Mortgage application volume tumbled 6.9% on an adjusted basis during the week ended June 25, as rates increased slightly, according to the Mortgage Bankers Association’s (MBA) Weekly Applications Survey.
Applications for refinances decreased 8% compared with the previous week while applications for purchases fell 5%.
Year over year, applications for refinances were down 15% while applications for purchases were down 17%.
On an unadjusted basis, total volume decreased 7% compared with the previous week.

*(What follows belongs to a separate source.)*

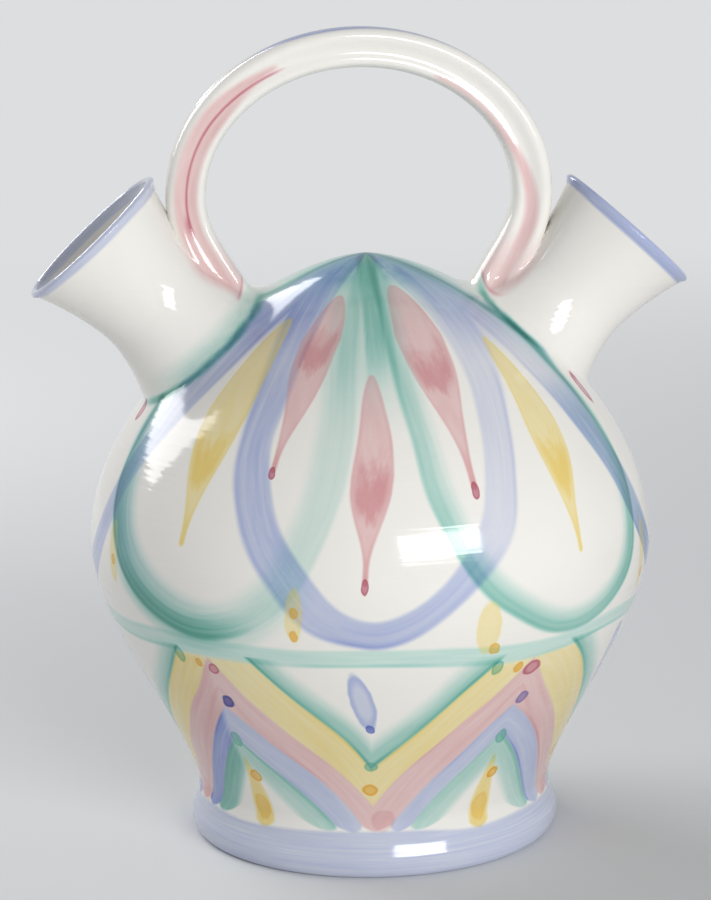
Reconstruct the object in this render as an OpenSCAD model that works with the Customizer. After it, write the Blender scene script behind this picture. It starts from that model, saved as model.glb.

“Mortgage application volume fell to the lowest level in almost a year and a half, with declines in both refinance and purchase applications,” says Mike Fratantoni, senior vice president and chief economist for the MBA, in a statement. “Mortgage rates were volatile last week, as investors tried to gauge upcoming moves by the Federal Reserve amidst several divergent signals, including rising inflation, mixed job market data, strong consumer spending, and a supply-constrained housing market that has led to rapid home-price growth.
“Purchase applications for conventional loans declined last week to the lowest level since last May,” Fratantoni adds. “The average loan size for total purchase applications increased, indicating that first-time homebuyers, who typically get smaller loans, are likely getting squeezed out of the market due to the lack of entry-level homes for sale.”
The refinance share of mortgage activity decreased to 61.9% of total applications, down from 62.5% the previous week.
The adjustable-rate mortgage (ARM) share of activity decreased to 3.6% of total applications.
The average rate for a 30-year fixed-rate mortgage was 3.20%, up from 3.18% the previous week.